Data shown:

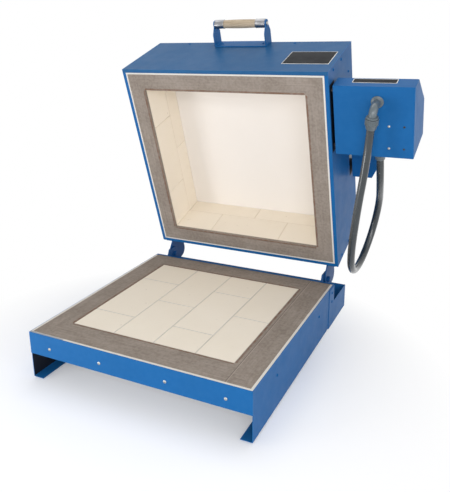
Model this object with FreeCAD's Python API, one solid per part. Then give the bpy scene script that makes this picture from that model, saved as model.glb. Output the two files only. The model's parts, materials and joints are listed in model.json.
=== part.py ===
import FreeCAD, Part
import math
import os

# A clamshell glass fusing kiln, in millimetres.
# X runs to the viewer's right, Y away from the viewer, Z up. The floor is z = 0.
# The base is centred on x = y = 0 while it is built. Lid pieces are built with the lid shut,
# then turned open about the hinge axis, because the kiln is stored with its lid open.
# Everything is moved at the end so that the outline of the whole kiln is centred over the origin.
# On the lid, u is a distance forward from the rear wall and v a height above the rim.

V = FreeCAD.Vector

# Main sizes
CASE = 604.0
HALF = CASE / 2
SHEET = 1.5
FOOT_H = 4.0
BASE_H = 126.0
BASE_TOP = FOOT_H + BASE_H
FRONT_H = 57.0
PAN_Z = BASE_TOP - FRONT_H
SEAL_GAP = 0.8
RIM_Z = BASE_TOP + SEAL_GAP
CHAMBER_D = 160.0
ROOF_D = 65.0
LID_D = CHAMBER_D + ROOF_D
LID_TOP = RIM_Z + LID_D
OPEN_DEG = 72.0

# Fits
FACE_GAP = 0.2
CURVE_GAP = 0.3
PRESS_GAP = 0.02

# Walls and linings
LINING_OUT = HALF - 2 * SHEET
FIBRE_T = 4.5
BRICK_OUT = LINING_OUT - FIBRE_T
PAN_WALL_H = 44.0
PAN_LIP = 16.0
RIM_LIP = 10.0
RIM_T = 8.0
LID_OPEN = 480.0
OPEN_HALF = LID_OPEN / 2
COURSE_1 = 101.6
BOARD_T = 25.0
BRICK_L = 228.6
BRICK_W = 114.3
BRICK_GAP = 0.5
BRICK_EASE = 0.8
FLOOR_T = 50.8
FLOOR_SINK = 0.3
FLOOR_LEFT = 230.0
FLOOR_RIGHT = 222.0
FLOOR_FRONT = 218.5
FLOOR_REAR = 223.5
FLOOR_JOINT_X = 8.0
FLOOR_JOINT_Y = 124.4

# Roof panel: its skirt stands inside the walls, over the tabs that join them
SKIRT_V = CHAMBER_D + 15.0
TAB_GAP = 2.0
TAB_W = 20.5
ROOF_EASE = 1.0

# Base panels, rear stand and feet
FOLD_R = 2.5
LEG_LIP = 30.0
STAND_BACK = 132.0
STAND_H = 71.0
STAND_LIP = 20.0
STAND_EASE = 2.0
TAB_L = 46.0
TAB_H = 121.0
FOOT_R = 9.0
FOOT_IN = 15.0
FOOT_Y = 240.0
FOOT_REAR = 26.0

# Fasteners
SCREW_R = 2.0
SCREW_GAP = 0.2
SCREW_SIDES = 6
HEAD_SIDES = 10
BOLT_R = 3.0
BOLT_SIDES = 8
ROUND_SIDES = 24

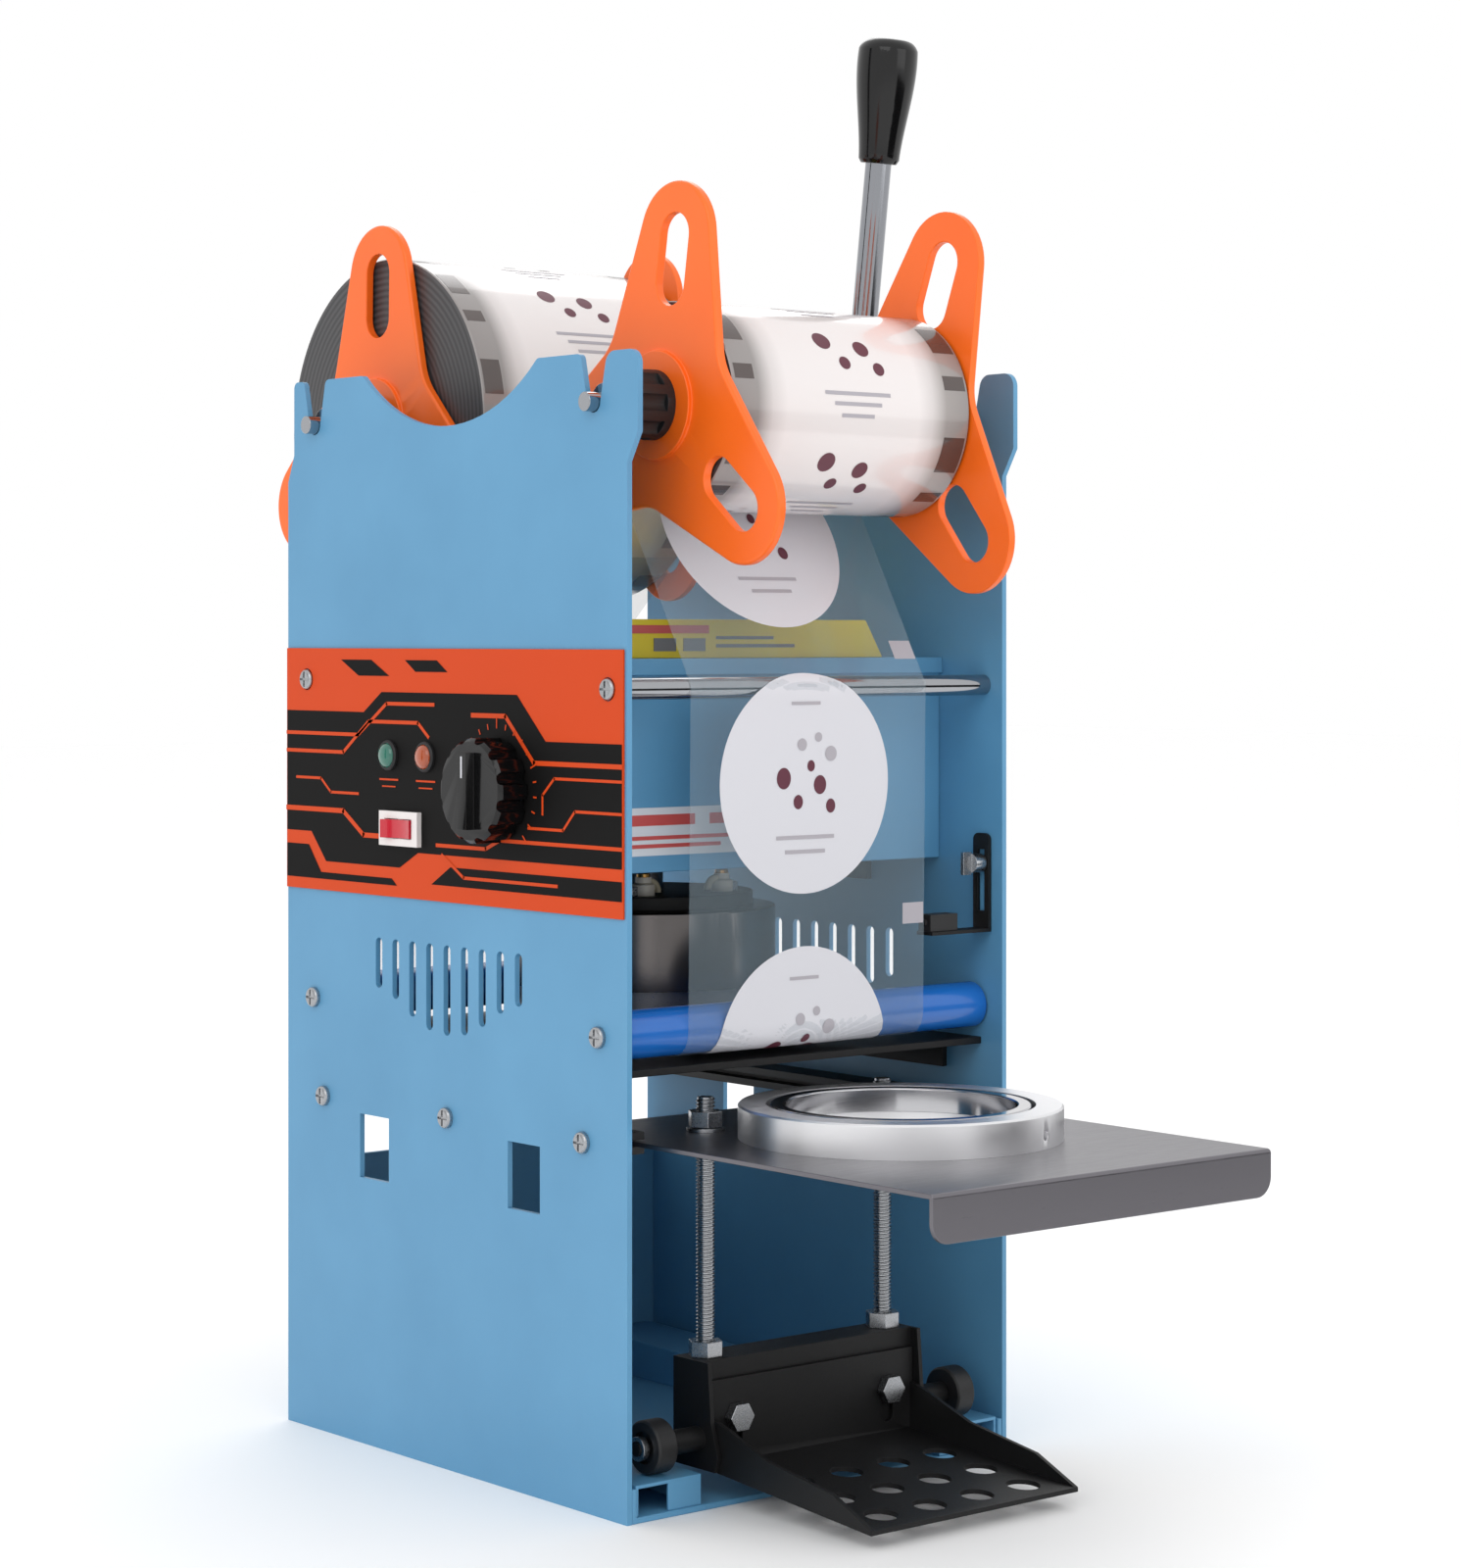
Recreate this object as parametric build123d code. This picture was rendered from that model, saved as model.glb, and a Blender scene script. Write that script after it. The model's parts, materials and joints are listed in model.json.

Given request: From the records above, please extract every line and repeat it exactly.

Final result:
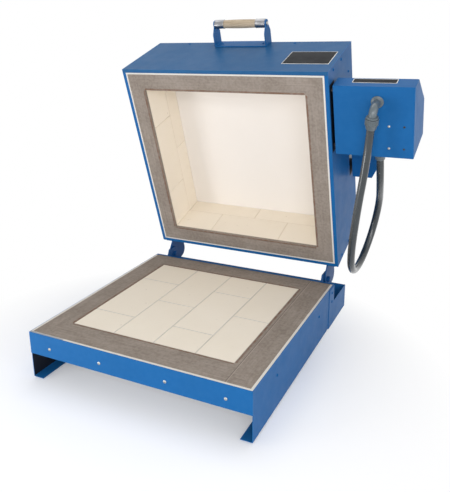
Model this object with FreeCAD's Python API, one solid per part. Then give the bpy scene script that makes this picture from that model, saved as model.glb. Output the two files only. The model's parts, materials and joints are listed in model.json.
=== part.py ===
import FreeCAD, Part
import math
import os

# A clamshell glass fusing kiln, in millimetres.
# X runs to the viewer's right, Y away from the viewer, Z up. The floor is z = 0.
# The base is centred on x = y = 0 while it is built. Lid pieces are built with the lid shut,
# then turned open about the hinge axis, because the kiln is stored with its lid open.
# Everything is moved at the end so that the outline of the whole kiln is centred over the origin.
# On the lid, u is a distance forward from the rear wall and v a height above the rim.

V = FreeCAD.Vector

# Main sizes
CASE = 604.0
HALF = CASE / 2
SHEET = 1.5
FOOT_H = 4.0
BASE_H = 126.0
BASE_TOP = FOOT_H + BASE_H
FRONT_H = 57.0
PAN_Z = BASE_TOP - FRONT_H
SEAL_GAP = 0.8
RIM_Z = BASE_TOP + SEAL_GAP
CHAMBER_D = 160.0
ROOF_D = 65.0
LID_D = CHAMBER_D + ROOF_D
LID_TOP = RIM_Z + LID_D
OPEN_DEG = 72.0

# Fits
FACE_GAP = 0.2
CURVE_GAP = 0.3
PRESS_GAP = 0.02

# Walls and linings
LINING_OUT = HALF - 2 * SHEET
FIBRE_T = 4.5
BRICK_OUT = LINING_OUT - FIBRE_T
PAN_WALL_H = 44.0
PAN_LIP = 16.0
RIM_LIP = 10.0
RIM_T = 8.0
LID_OPEN = 480.0
OPEN_HALF = LID_OPEN / 2
COURSE_1 = 101.6
BOARD_T = 25.0
BRICK_L = 228.6
BRICK_W = 114.3
BRICK_GAP = 0.5
BRICK_EASE = 0.8
FLOOR_T = 50.8
FLOOR_SINK = 0.3
FLOOR_LEFT = 230.0
FLOOR_RIGHT = 222.0
FLOOR_FRONT = 218.5
FLOOR_REAR = 223.5
FLOOR_JOINT_X = 8.0
FLOOR_JOINT_Y = 124.4

# Roof panel: its skirt stands inside the walls, over the tabs that join them
SKIRT_V = CHAMBER_D + 15.0
TAB_GAP = 2.0
TAB_W = 20.5
ROOF_EASE = 1.0

# Base panels, rear stand and feet
FOLD_R = 2.5
LEG_LIP = 30.0
STAND_BACK = 132.0
STAND_H = 71.0
STAND_LIP = 20.0
STAND_EASE = 2.0
TAB_L = 46.0
TAB_H = 121.0
FOOT_R = 9.0
FOOT_IN = 15.0
FOOT_Y = 240.0
FOOT_REAR = 26.0

# Fasteners
SCREW_R = 2.0
SCREW_GAP = 0.2
SCREW_SIDES = 6
HEAD_SIDES = 10
BOLT_R = 3.0
BOLT_SIDES = 8
ROUND_SIDES = 24

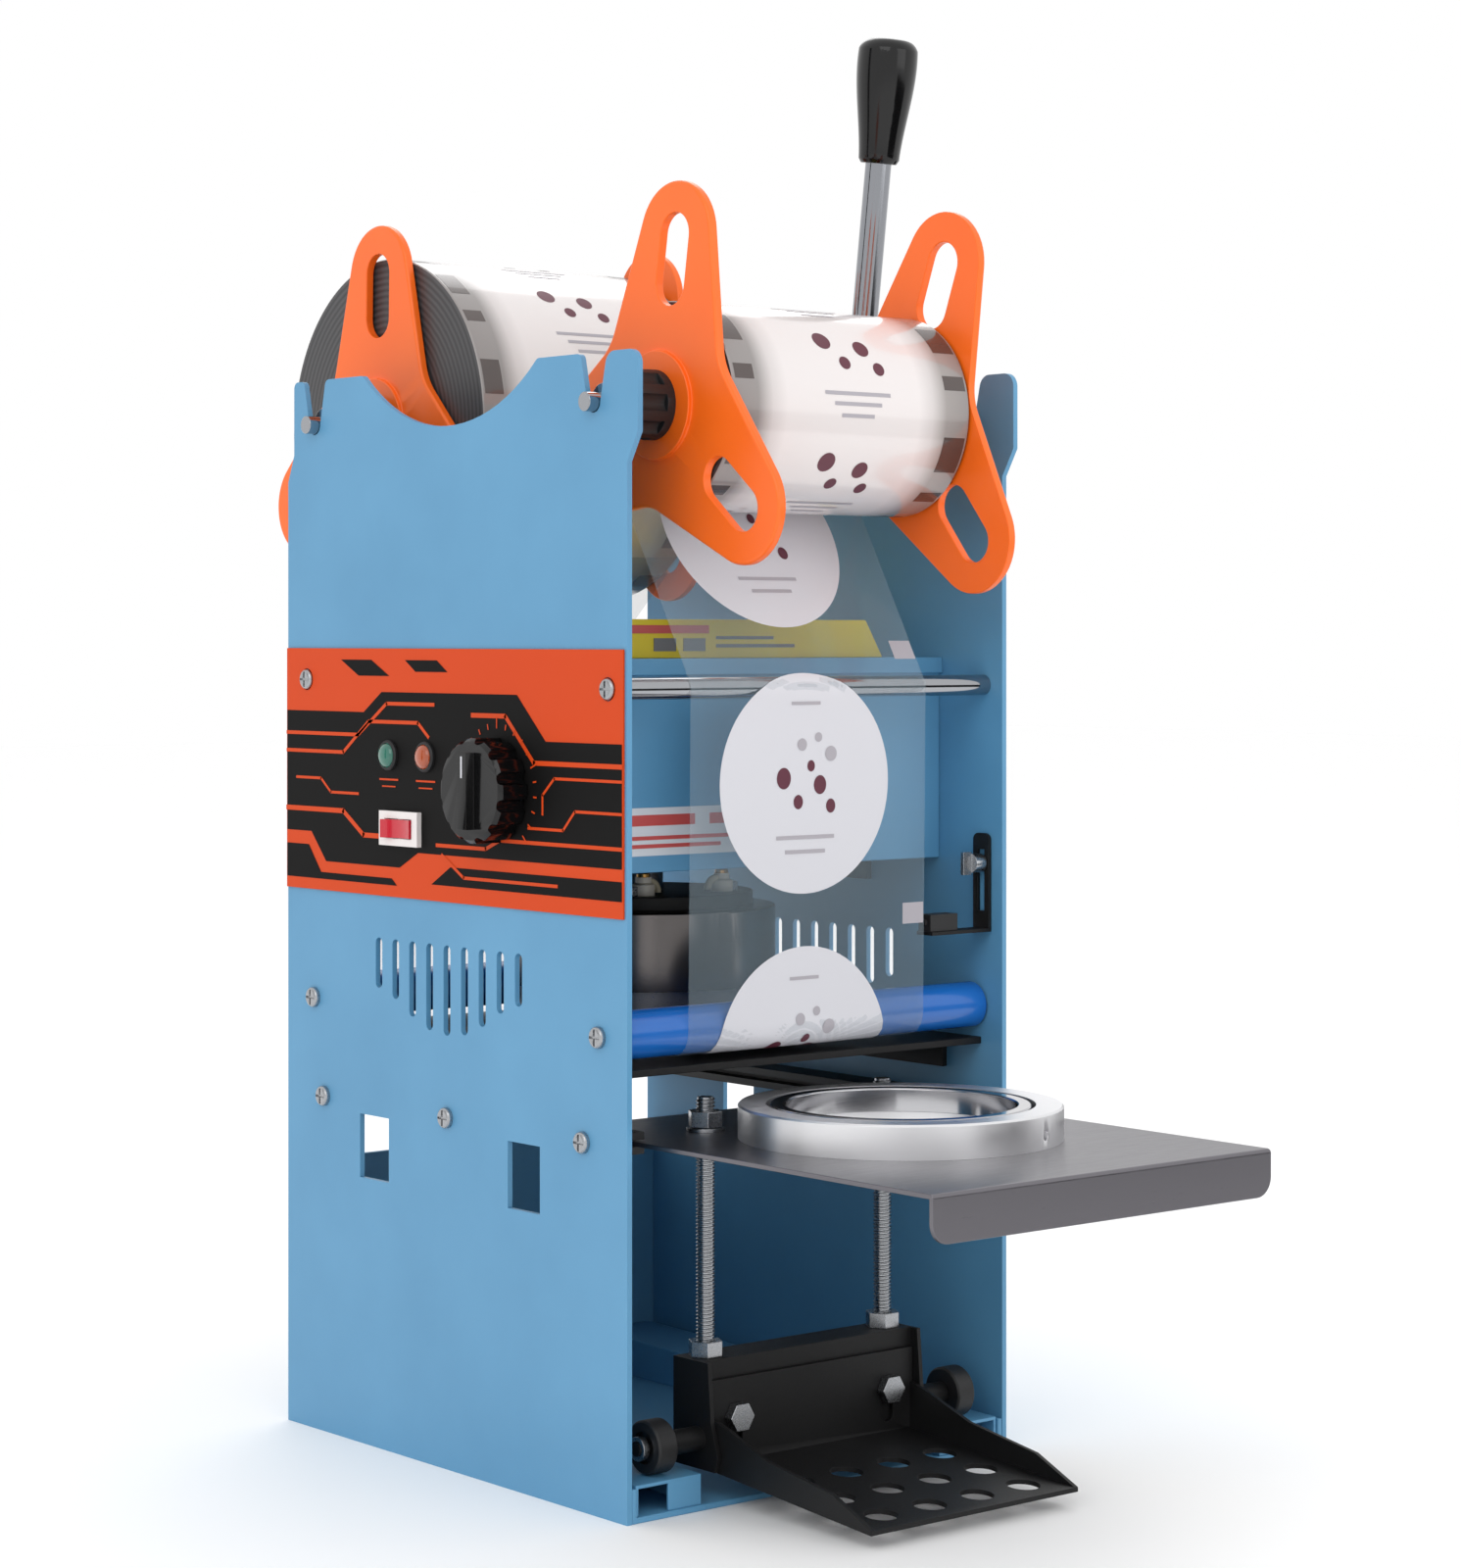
Recreate this object as parametric build123d code. This picture was rendered from that model, saved as model.glb, and a Blender scene script. Write that script after it. The model's parts, materials and joints are listed in model.json.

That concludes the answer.